— START Provided data —

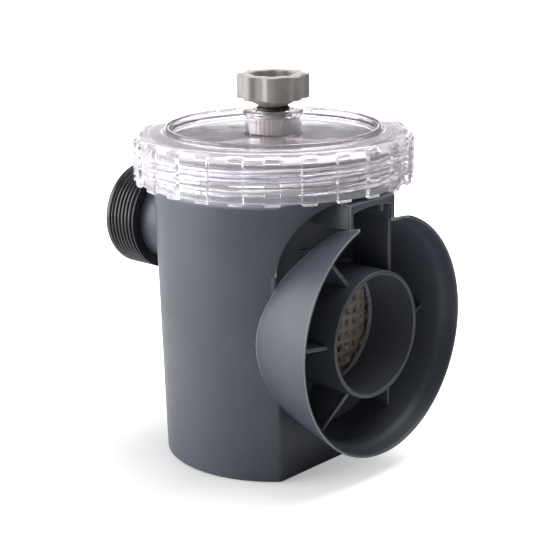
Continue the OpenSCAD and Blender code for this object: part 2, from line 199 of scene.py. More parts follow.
def join(*parts):
    """Several (points, faces) pairs as one pair."""
    points, faces, start = [], [], 0
    for p, f in parts:
        points.append(p)
        faces += [[start + k for k in face] for face in np.asarray(f, dtype=object).tolist()]
        start += len(p)
    return np.vstack(points), faces


# %% [markdown]
# ## From arrays to pieces
# `add_piece` puts points and faces into a mesh, merges the doubled points that seams and
# poles leave, turns all faces outwards, and tells the frame which body the piece rides on
# and which CAD nodes it stands for. Edges sharper than 32 degrees stay crisp.

# %% Piece helpers
SHARP = math.radians(32)
# drops per unit of distance where the painted edge highlight starts and where it is full
EDGE_START, EDGE_FULL = 0.12, 0.42
FOOT = 0.003


def merge_and_turn(mesh, merge=True):
    """Merges doubled points, drops flat faces and loose edges, turns all faces outwards."""
    work = bmesh.new()
    work.from_mesh(mesh)
    if merge:
        bmesh.ops.remove_doubles(work, verts=work.verts, dist=0.004 * MM)
        bmesh.ops.dissolve_degenerate(work, edges=work.edges, dist=0.002 * MM)
        loose = [edge for edge in work.edges if not edge.link_faces]
        bmesh.ops.delete(work, geom=loose, context="EDGES")
    bmesh.ops.recalc_face_normals(work, faces=work.faces)
    if work.calc_volume(signed=True) < 0:
        bmesh.ops.reverse_faces(work, faces=work.faces)
    work.to_mesh(mesh)
    work.free()


def new_object(name, shape, merge=True):
    """A mesh object from (points, faces), with points in millimetres."""
    points, faces = shape
    mesh = bpy.data.meshes.new(name)
    faces = faces.tolist() if isinstance(faces, np.ndarray) else faces
    mesh.from_pydata((np.asarray(points) * MM).tolist(), [], faces)
    merge_and_turn(mesh, merge)
    mesh.shade_smooth()
    mesh.set_sharp_from_angle(angle=SHARP)
    thing = bpy.data.objects.new(name, mesh)
    bpy.context.scene.collection.objects.link(thing)
    return thing


def settle(thing):
    """Applies a piece's modifiers, so that its mesh is its final shape."""
    graph = bpy.context.evaluated_depsgraph_get()
    final = bpy.data.meshes.new_from_object(thing.evaluated_get(graph))
    thing.modifiers.clear()
    thing.data = final
    final.shade_smooth()
    final.set_sharp_from_angle(angle=SHARP)


def round_edges(thing, width, segments=3, angle=40):
    """Rounds a piece's hard edges by width millimetres."""
    bevel = thing.modifiers.new("rounded", "BEVEL")
    bevel.width = width * MM
    bevel.segments = segments
    bevel.limit_method = "ANGLE"
    bevel.angle_limit = math.radians(angle)
    bevel.harden_normals = False
    settle(thing)


def mark_edges(mesh):
    """Writes how convex the surface is at each point as the attribute edge, from 0 to 1.

    It is the most, over a point's neighbours, that a neighbour lies below the point's
    tangent plane, per unit of distance. Flat places give 0 and outer edges more. Edges
    that stand on the floor give 0 too, as no light reaches them. The materials paint a
    highlight on outer edges from it, for the light that rounded edges catch.
    """
    count = len(mesh.vertices)
    place, normal = np.empty(count * 3), np.empty(count * 3)
    mesh.vertices.foreach_get("co", place)
    mesh.vertices.foreach_get("normal", normal)
    place, normal = place.reshape(-1, 3), normal.reshape(-1, 3)
    ends = np.empty(len(mesh.edges) * 2, np.int32)
    mesh.edges.foreach_get("vertices", ends)
    i, j = ends.reshape(-1, 2).T
    away = place[j] - place[i]
    away /= np.maximum(np.linalg.norm(away, axis=1), 1e-9)[:, None]
    drop = np.zeros(count)
    np.maximum.at(drop, i, -(away * normal[i]).sum(1))
    np.maximum.at(drop, j, (away * normal[j]).sum(1))
    # how strongly each point gets the painted edge highlight
    wear_and_highlight = np.clip((drop - EDGE_START) / (EDGE_FULL - EDGE_START), 0, 1)
    wear_and_highlight *= np.clip((place[:, 2] - FOOT) / FOOT, 0, 1)
    layer = mesh.attributes.new("edge", "FLOAT", "POINT")
    layer.data.foreach_set("value", wear_and_highlight.astype(np.float32))


def add_piece(name, shape, body, nodes, material, edge=0.0, holes=(), merge=True):
    """Makes a finished piece. edge rounds hard edges, and holes are cut out of it."""
    thing = new_object(name, shape, merge)
    for hole in holes:
        cutter = new_object("cutter", hole)
        cut = thing.modifiers.new("hole", "BOOLEAN")
        cut.operation = "DIFFERENCE"
        cut.solver = "MANIFOLD"
        cut.object = cutter
        settle(thing)
        merge_and_turn(thing.data, merge=False)
        bpy.data.objects.remove(cutter)
    if edge:
        round_edges(thing, edge)
    merge_and_turn(thing.data, merge=False)
    mark_edges(thing.data)
    thing.data.materials.clear()
    thing.data.materials.append(material)
    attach(thing, body)
    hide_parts(*nodes)
    triangles = sum(len(f.vertices) - 2 for f in thing.data.polygons)
    print(f"{name}: {len(thing.data.vertices)} points, {triangles} triangles, on {body}")
    return thing


# %% [markdown]
# ## Finishes
# All of the plastics share two effects, so each effect is a node group. `moulded skin` is
# what a spark-eroded mould leaves: a very fine grain, plus a slow drift of tone. `handling`
# is a soft mask of faint rubs and dust that makes some places a little rougher. The shader
# itself stays in each material.

# %% Node groups


def group(name, inputs, outputs):
    """An empty shader node group with named sockets. Returns the tree and its two ends."""
    tree = bpy.data.node_groups.new(name, "ShaderNodeTree")
    for label, kind, value in inputs:
        socket = tree.interface.new_socket(label, in_out="INPUT", socket_type=kind)
        if value is not None:
            socket.default_value = value
    for label, kind in outputs:
        tree.interface.new_socket(label, in_out="OUTPUT", socket_type=kind)
    return tree, tree.nodes.new("NodeGroupInput"), tree.nodes.new("NodeGroupOutput")


def noise(tree, vector, scale, detail=3.0, roughness=0.5):
    """A noise texture fed with a vector and a scale socket or number."""
    node = tree.nodes.new("ShaderNodeTexNoise")
    node.inputs["Detail"].default_value = detail
    node.inputs["Roughness"].default_value = roughness
    tree.links.new(vector, node.inputs["Vector"])
    if isinstance(scale, (int, float)):
        node.inputs["Scale"].default_value = scale
    else:
        tree.links.new(scale, node.inputs["Scale"])
    return node.outputs["Fac"]


def remap(tree, value, low_in, high_in, low_out, high_out):
    """Maps a value from one range to another, held at both ends."""
    node = tree.nodes.new("ShaderNodeMapRange")
    tree.links.new(value, node.inputs["Value"])
    for label, number in (("From Min", low_in), ("From Max", high_in),
                          ("To Min", low_out), ("To Max", high_out)):
        if isinstance(number, (int, float)):
            node.inputs[label].default_value = number
        else:
            tree.links.new(number, node.inputs[label])
    return node.outputs["Result"]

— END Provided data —

__Written instruction__. Each line above must be printed exactly as it appears.

__Task answer__.
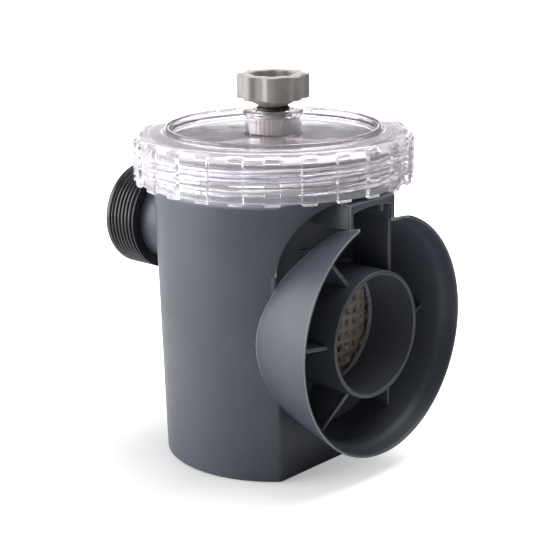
Continue the OpenSCAD and Blender code for this object: part 2, from line 199 of scene.py. More parts follow.
def join(*parts):
    """Several (points, faces) pairs as one pair."""
    points, faces, start = [], [], 0
    for p, f in parts:
        points.append(p)
        faces += [[start + k for k in face] for face in np.asarray(f, dtype=object).tolist()]
        start += len(p)
    return np.vstack(points), faces


# %% [markdown]
# ## From arrays to pieces
# `add_piece` puts points and faces into a mesh, merges the doubled points that seams and
# poles leave, turns all faces outwards, and tells the frame which body the piece rides on
# and which CAD nodes it stands for. Edges sharper than 32 degrees stay crisp.

# %% Piece helpers
SHARP = math.radians(32)
# drops per unit of distance where the painted edge highlight starts and where it is full
EDGE_START, EDGE_FULL = 0.12, 0.42
FOOT = 0.003


def merge_and_turn(mesh, merge=True):
    """Merges doubled points, drops flat faces and loose edges, turns all faces outwards."""
    work = bmesh.new()
    work.from_mesh(mesh)
    if merge:
        bmesh.ops.remove_doubles(work, verts=work.verts, dist=0.004 * MM)
        bmesh.ops.dissolve_degenerate(work, edges=work.edges, dist=0.002 * MM)
        loose = [edge for edge in work.edges if not edge.link_faces]
        bmesh.ops.delete(work, geom=loose, context="EDGES")
    bmesh.ops.recalc_face_normals(work, faces=work.faces)
    if work.calc_volume(signed=True) < 0:
        bmesh.ops.reverse_faces(work, faces=work.faces)
    work.to_mesh(mesh)
    work.free()


def new_object(name, shape, merge=True):
    """A mesh object from (points, faces), with points in millimetres."""
    points, faces = shape
    mesh = bpy.data.meshes.new(name)
    faces = faces.tolist() if isinstance(faces, np.ndarray) else faces
    mesh.from_pydata((np.asarray(points) * MM).tolist(), [], faces)
    merge_and_turn(mesh, merge)
    mesh.shade_smooth()
    mesh.set_sharp_from_angle(angle=SHARP)
    thing = bpy.data.objects.new(name, mesh)
    bpy.context.scene.collection.objects.link(thing)
    return thing


def settle(thing):
    """Applies a piece's modifiers, so that its mesh is its final shape."""
    graph = bpy.context.evaluated_depsgraph_get()
    final = bpy.data.meshes.new_from_object(thing.evaluated_get(graph))
    thing.modifiers.clear()
    thing.data = final
    final.shade_smooth()
    final.set_sharp_from_angle(angle=SHARP)


def round_edges(thing, width, segments=3, angle=40):
    """Rounds a piece's hard edges by width millimetres."""
    bevel = thing.modifiers.new("rounded", "BEVEL")
    bevel.width = width * MM
    bevel.segments = segments
    bevel.limit_method = "ANGLE"
    bevel.angle_limit = math.radians(angle)
    bevel.harden_normals = False
    settle(thing)


def mark_edges(mesh):
    """Writes how convex the surface is at each point as the attribute edge, from 0 to 1.

    It is the most, over a point's neighbours, that a neighbour lies below the point's
    tangent plane, per unit of distance. Flat places give 0 and outer edges more. Edges
    that stand on the floor give 0 too, as no light reaches them. The materials paint a
    highlight on outer edges from it, for the light that rounded edges catch.
    """
    count = len(mesh.vertices)
    place, normal = np.empty(count * 3), np.empty(count * 3)
    mesh.vertices.foreach_get("co", place)
    mesh.vertices.foreach_get("normal", normal)
    place, normal = place.reshape(-1, 3), normal.reshape(-1, 3)
    ends = np.empty(len(mesh.edges) * 2, np.int32)
    mesh.edges.foreach_get("vertices", ends)
    i, j = ends.reshape(-1, 2).T
    away = place[j] - place[i]
    away /= np.maximum(np.linalg.norm(away, axis=1), 1e-9)[:, None]
    drop = np.zeros(count)
    np.maximum.at(drop, i, -(away * normal[i]).sum(1))
    np.maximum.at(drop, j, (away * normal[j]).sum(1))
    # how strongly each point gets the painted edge highlight
    wear_and_highlight = np.clip((drop - EDGE_START) / (EDGE_FULL - EDGE_START), 0, 1)
    wear_and_highlight *= np.clip((place[:, 2] - FOOT) / FOOT, 0, 1)
    layer = mesh.attributes.new("edge", "FLOAT", "POINT")
    layer.data.foreach_set("value", wear_and_highlight.astype(np.float32))


def add_piece(name, shape, body, nodes, material, edge=0.0, holes=(), merge=True):
    """Makes a finished piece. edge rounds hard edges, and holes are cut out of it."""
    thing = new_object(name, shape, merge)
    for hole in holes:
        cutter = new_object("cutter", hole)
        cut = thing.modifiers.new("hole", "BOOLEAN")
        cut.operation = "DIFFERENCE"
        cut.solver = "MANIFOLD"
        cut.object = cutter
        settle(thing)
        merge_and_turn(thing.data, merge=False)
        bpy.data.objects.remove(cutter)
    if edge:
        round_edges(thing, edge)
    merge_and_turn(thing.data, merge=False)
    mark_edges(thing.data)
    thing.data.materials.clear()
    thing.data.materials.append(material)
    attach(thing, body)
    hide_parts(*nodes)
    triangles = sum(len(f.vertices) - 2 for f in thing.data.polygons)
    print(f"{name}: {len(thing.data.vertices)} points, {triangles} triangles, on {body}")
    return thing


# %% [markdown]
# ## Finishes
# All of the plastics share two effects, so each effect is a node group. `moulded skin` is
# what a spark-eroded mould leaves: a very fine grain, plus a slow drift of tone. `handling`
# is a soft mask of faint rubs and dust that makes some places a little rougher. The shader
# itself stays in each material.

# %% Node groups


def group(name, inputs, outputs):
    """An empty shader node group with named sockets. Returns the tree and its two ends."""
    tree = bpy.data.node_groups.new(name, "ShaderNodeTree")
    for label, kind, value in inputs:
        socket = tree.interface.new_socket(label, in_out="INPUT", socket_type=kind)
        if value is not None:
            socket.default_value = value
    for label, kind in outputs:
        tree.interface.new_socket(label, in_out="OUTPUT", socket_type=kind)
    return tree, tree.nodes.new("NodeGroupInput"), tree.nodes.new("NodeGroupOutput")


def noise(tree, vector, scale, detail=3.0, roughness=0.5):
    """A noise texture fed with a vector and a scale socket or number."""
    node = tree.nodes.new("ShaderNodeTexNoise")
    node.inputs["Detail"].default_value = detail
    node.inputs["Roughness"].default_value = roughness
    tree.links.new(vector, node.inputs["Vector"])
    if isinstance(scale, (int, float)):
        node.inputs["Scale"].default_value = scale
    else:
        tree.links.new(scale, node.inputs["Scale"])
    return node.outputs["Fac"]


def remap(tree, value, low_in, high_in, low_out, high_out):
    """Maps a value from one range to another, held at both ends."""
    node = tree.nodes.new("ShaderNodeMapRange")
    tree.links.new(value, node.inputs["Value"])
    for label, number in (("From Min", low_in), ("From Max", high_in),
                          ("To Min", low_out), ("To Max", high_out)):
        if isinstance(number, (int, float)):
            node.inputs[label].default_value = number
        else:
            tree.links.new(number, node.inputs[label])
    return node.outputs["Result"]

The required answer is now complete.